[BEGIN]

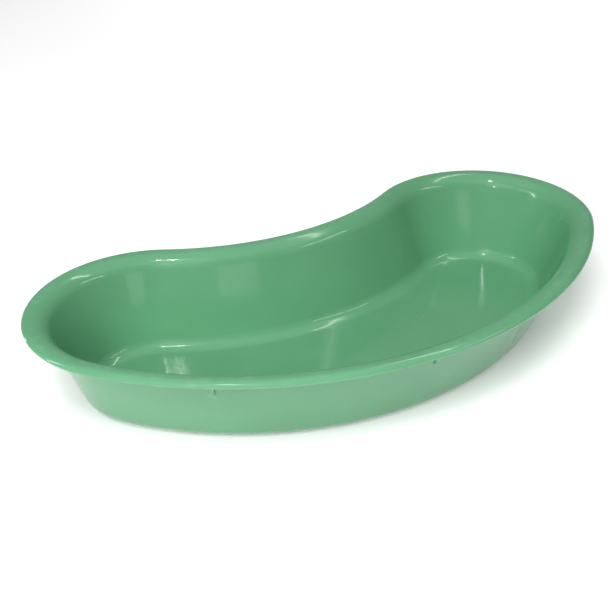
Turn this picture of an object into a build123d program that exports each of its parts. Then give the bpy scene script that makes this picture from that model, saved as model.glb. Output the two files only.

[END]
[BEGIN]

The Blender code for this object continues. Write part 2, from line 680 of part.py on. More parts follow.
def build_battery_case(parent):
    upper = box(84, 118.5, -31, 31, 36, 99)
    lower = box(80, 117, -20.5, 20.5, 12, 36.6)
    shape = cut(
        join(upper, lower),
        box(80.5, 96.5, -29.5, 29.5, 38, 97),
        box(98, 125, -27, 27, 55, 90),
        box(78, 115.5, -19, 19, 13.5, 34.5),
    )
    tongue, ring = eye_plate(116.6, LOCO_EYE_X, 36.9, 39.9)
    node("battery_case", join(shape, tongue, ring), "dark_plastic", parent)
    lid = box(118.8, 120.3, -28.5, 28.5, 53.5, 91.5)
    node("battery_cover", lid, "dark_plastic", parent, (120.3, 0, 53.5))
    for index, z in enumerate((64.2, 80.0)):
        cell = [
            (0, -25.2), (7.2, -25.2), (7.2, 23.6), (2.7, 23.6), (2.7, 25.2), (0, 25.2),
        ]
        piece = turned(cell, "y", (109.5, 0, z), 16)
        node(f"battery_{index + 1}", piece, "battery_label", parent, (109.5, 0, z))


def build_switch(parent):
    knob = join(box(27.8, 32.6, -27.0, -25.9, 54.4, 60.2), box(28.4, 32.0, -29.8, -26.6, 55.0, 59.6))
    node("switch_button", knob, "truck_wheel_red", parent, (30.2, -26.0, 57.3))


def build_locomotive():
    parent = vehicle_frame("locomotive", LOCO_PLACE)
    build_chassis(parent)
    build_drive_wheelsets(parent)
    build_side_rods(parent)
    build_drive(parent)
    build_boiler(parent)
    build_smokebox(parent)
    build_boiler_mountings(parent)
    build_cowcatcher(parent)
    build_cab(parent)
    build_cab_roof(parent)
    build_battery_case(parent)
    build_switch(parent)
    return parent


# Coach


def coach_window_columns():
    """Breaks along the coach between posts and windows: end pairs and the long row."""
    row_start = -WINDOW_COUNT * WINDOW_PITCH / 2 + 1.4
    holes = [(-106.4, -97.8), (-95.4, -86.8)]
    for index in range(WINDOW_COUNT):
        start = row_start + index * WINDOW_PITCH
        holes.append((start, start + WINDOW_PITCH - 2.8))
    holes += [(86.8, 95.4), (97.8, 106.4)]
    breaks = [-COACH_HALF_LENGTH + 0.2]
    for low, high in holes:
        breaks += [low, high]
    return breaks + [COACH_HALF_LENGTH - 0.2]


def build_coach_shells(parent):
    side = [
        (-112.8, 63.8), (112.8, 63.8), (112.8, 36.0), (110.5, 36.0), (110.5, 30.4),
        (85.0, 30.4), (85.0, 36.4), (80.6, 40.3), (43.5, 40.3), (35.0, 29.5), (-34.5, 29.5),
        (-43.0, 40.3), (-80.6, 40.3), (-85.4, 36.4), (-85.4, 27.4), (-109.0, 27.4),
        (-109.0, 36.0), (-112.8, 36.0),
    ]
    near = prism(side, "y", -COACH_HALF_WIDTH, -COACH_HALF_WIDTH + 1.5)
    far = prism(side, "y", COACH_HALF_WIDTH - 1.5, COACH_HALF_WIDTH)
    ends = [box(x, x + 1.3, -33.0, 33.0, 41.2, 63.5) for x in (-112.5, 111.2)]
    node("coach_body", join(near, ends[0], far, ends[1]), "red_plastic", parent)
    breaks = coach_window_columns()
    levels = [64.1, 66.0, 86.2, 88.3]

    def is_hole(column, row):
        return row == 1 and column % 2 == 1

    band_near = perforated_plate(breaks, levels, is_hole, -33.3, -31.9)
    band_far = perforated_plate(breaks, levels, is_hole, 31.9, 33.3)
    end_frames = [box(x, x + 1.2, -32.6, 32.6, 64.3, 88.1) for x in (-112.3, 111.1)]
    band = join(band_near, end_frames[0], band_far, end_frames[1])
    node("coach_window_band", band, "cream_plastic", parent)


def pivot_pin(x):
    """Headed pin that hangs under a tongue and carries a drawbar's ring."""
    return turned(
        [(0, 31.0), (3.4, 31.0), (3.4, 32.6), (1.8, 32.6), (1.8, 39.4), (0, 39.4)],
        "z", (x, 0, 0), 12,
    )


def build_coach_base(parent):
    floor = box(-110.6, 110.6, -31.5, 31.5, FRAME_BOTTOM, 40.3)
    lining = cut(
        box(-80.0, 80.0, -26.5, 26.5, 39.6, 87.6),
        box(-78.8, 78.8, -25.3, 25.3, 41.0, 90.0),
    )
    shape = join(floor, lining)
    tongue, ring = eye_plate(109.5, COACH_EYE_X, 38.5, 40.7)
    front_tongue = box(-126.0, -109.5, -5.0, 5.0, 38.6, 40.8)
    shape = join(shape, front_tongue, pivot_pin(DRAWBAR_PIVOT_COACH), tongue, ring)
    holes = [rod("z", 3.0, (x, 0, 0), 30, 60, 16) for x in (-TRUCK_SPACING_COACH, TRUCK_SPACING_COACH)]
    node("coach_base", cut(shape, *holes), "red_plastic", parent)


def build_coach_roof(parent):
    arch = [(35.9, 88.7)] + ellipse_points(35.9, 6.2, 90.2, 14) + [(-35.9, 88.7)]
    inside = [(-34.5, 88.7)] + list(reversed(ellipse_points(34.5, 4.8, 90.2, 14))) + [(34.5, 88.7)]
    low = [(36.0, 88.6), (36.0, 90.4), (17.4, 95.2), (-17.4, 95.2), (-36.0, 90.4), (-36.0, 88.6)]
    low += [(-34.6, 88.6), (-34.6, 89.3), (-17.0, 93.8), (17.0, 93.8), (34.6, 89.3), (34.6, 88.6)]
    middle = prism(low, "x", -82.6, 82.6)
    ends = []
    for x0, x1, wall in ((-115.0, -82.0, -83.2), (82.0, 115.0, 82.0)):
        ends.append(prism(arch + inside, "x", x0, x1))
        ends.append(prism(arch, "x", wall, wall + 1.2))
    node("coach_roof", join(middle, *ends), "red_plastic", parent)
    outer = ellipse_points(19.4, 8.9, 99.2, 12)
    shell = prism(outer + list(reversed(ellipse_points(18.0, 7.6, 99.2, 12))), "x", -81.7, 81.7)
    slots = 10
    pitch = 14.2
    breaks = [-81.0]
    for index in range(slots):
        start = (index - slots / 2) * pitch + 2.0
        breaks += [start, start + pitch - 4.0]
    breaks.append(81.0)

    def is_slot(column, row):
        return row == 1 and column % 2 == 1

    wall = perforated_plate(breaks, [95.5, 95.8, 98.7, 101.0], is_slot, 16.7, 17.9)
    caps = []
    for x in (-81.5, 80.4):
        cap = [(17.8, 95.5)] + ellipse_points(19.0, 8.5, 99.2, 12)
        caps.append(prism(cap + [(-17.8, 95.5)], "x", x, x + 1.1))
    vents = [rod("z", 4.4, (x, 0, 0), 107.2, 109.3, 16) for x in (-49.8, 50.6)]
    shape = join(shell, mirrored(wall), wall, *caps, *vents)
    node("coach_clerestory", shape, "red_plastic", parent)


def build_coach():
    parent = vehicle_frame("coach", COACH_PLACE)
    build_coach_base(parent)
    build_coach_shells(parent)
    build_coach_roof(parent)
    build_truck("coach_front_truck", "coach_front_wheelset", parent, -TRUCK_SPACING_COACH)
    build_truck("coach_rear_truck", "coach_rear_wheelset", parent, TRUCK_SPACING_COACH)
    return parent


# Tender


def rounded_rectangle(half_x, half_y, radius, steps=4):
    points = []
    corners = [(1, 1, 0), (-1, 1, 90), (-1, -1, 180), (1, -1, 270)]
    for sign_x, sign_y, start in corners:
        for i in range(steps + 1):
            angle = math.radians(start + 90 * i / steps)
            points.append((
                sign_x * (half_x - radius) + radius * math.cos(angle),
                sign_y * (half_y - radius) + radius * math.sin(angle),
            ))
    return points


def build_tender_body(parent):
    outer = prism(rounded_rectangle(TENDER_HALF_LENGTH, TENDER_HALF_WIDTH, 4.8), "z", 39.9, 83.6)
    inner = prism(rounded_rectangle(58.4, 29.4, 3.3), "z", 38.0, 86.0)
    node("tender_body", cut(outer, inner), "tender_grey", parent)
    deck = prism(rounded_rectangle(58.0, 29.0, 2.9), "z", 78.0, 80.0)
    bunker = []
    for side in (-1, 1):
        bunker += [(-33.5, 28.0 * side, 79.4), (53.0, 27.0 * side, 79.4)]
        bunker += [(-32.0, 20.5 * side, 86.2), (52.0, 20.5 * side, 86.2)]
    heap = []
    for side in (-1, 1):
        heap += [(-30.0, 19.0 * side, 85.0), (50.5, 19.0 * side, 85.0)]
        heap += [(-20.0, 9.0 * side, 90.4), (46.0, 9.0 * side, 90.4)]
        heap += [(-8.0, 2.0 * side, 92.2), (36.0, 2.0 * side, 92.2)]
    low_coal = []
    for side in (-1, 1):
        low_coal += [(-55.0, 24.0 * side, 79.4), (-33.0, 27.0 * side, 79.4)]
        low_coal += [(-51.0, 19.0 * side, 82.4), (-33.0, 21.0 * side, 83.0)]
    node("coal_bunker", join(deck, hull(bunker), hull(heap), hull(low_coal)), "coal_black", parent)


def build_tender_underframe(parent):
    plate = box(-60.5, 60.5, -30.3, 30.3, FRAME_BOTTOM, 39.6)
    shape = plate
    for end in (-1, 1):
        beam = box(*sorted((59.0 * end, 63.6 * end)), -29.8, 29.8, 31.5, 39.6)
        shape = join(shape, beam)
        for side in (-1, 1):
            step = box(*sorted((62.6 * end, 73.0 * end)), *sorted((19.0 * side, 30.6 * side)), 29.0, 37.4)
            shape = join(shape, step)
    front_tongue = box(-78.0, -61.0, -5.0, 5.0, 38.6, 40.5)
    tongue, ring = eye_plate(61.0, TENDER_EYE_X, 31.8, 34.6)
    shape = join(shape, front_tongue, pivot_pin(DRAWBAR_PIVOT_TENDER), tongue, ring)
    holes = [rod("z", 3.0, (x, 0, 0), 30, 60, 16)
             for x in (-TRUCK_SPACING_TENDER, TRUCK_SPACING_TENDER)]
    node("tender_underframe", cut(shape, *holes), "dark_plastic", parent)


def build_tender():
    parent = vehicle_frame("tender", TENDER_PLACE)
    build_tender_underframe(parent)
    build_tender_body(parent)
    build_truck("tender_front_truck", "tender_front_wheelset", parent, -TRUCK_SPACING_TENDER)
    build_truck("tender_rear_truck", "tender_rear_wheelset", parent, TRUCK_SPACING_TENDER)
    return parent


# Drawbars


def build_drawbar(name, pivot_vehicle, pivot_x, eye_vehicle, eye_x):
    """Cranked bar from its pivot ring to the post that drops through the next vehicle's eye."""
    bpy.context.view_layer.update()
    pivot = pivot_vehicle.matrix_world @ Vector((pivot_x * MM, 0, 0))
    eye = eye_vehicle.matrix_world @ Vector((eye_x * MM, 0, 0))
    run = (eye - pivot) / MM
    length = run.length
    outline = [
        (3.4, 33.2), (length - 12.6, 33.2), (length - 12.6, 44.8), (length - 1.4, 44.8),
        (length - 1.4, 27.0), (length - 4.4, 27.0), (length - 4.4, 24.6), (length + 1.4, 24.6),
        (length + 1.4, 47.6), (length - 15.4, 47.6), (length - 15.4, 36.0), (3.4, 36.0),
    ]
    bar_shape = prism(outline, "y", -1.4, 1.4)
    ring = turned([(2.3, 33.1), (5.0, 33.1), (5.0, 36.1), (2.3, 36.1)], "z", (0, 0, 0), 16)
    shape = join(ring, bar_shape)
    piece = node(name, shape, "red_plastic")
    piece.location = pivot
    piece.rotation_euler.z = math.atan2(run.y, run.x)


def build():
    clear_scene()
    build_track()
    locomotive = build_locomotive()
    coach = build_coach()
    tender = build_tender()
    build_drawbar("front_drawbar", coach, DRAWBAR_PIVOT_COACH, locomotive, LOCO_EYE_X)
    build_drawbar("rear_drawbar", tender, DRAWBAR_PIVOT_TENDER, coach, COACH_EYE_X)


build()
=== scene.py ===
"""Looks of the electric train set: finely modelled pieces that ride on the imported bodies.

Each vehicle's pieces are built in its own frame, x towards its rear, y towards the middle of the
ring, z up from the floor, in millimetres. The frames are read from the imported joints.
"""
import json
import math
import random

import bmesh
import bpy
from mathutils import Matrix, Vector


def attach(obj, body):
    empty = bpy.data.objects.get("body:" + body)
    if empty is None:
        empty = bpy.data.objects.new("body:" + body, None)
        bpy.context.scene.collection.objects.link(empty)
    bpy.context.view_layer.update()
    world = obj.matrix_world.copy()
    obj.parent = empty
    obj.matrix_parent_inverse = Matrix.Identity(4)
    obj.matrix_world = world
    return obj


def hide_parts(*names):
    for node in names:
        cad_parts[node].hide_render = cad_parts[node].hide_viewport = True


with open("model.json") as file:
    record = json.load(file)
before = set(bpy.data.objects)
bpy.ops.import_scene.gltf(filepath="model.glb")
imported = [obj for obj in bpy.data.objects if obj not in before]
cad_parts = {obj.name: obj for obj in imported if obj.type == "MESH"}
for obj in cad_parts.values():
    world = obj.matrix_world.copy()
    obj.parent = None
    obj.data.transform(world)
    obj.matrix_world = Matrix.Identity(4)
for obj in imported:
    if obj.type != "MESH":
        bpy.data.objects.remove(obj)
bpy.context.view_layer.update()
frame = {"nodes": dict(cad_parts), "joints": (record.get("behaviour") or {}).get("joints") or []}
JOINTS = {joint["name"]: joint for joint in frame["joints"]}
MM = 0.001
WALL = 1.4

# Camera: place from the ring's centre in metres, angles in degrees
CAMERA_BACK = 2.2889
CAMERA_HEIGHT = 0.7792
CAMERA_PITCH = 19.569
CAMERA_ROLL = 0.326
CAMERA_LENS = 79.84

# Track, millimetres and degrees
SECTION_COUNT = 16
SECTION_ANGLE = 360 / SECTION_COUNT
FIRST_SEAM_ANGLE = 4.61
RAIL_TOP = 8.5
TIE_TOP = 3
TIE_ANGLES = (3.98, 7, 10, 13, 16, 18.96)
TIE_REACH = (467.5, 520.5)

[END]

Your task is to repeat the lines from the one containing "piece.rotation_euler.z = math.atan2(run.y, run.x)" to the one containing "CAMERA_LENS = 79.84", both lines included. Leave out every other line.

§ Result for this exercise:
    piece.rotation_euler.z = math.atan2(run.y, run.x)


def build():
    clear_scene()
    build_track()
    locomotive = build_locomotive()
    coach = build_coach()
    tender = build_tender()
    build_drawbar("front_drawbar", coach, DRAWBAR_PIVOT_COACH, locomotive, LOCO_EYE_X)
    build_drawbar("rear_drawbar", tender, DRAWBAR_PIVOT_TENDER, coach, COACH_EYE_X)


build()
=== scene.py ===
"""Looks of the electric train set: finely modelled pieces that ride on the imported bodies.

Each vehicle's pieces are built in its own frame, x towards its rear, y towards the middle of the
ring, z up from the floor, in millimetres. The frames are read from the imported joints.
"""
import json
import math
import random

import bmesh
import bpy
from mathutils import Matrix, Vector


def attach(obj, body):
    empty = bpy.data.objects.get("body:" + body)
    if empty is None:
        empty = bpy.data.objects.new("body:" + body, None)
        bpy.context.scene.collection.objects.link(empty)
    bpy.context.view_layer.update()
    world = obj.matrix_world.copy()
    obj.parent = empty
    obj.matrix_parent_inverse = Matrix.Identity(4)
    obj.matrix_world = world
    return obj


def hide_parts(*names):
    for node in names:
        cad_parts[node].hide_render = cad_parts[node].hide_viewport = True


with open("model.json") as file:
    record = json.load(file)
before = set(bpy.data.objects)
bpy.ops.import_scene.gltf(filepath="model.glb")
imported = [obj for obj in bpy.data.objects if obj not in before]
cad_parts = {obj.name: obj for obj in imported if obj.type == "MESH"}
for obj in cad_parts.values():
    world = obj.matrix_world.copy()
    obj.parent = None
    obj.data.transform(world)
    obj.matrix_world = Matrix.Identity(4)
for obj in imported:
    if obj.type != "MESH":
        bpy.data.objects.remove(obj)
bpy.context.view_layer.update()
frame = {"nodes": dict(cad_parts), "joints": (record.get("behaviour") or {}).get("joints") or []}
JOINTS = {joint["name"]: joint for joint in frame["joints"]}
MM = 0.001
WALL = 1.4

# Camera: place from the ring's centre in metres, angles in degrees
CAMERA_BACK = 2.2889
CAMERA_HEIGHT = 0.7792
CAMERA_PITCH = 19.569
CAMERA_ROLL = 0.326
CAMERA_LENS = 79.84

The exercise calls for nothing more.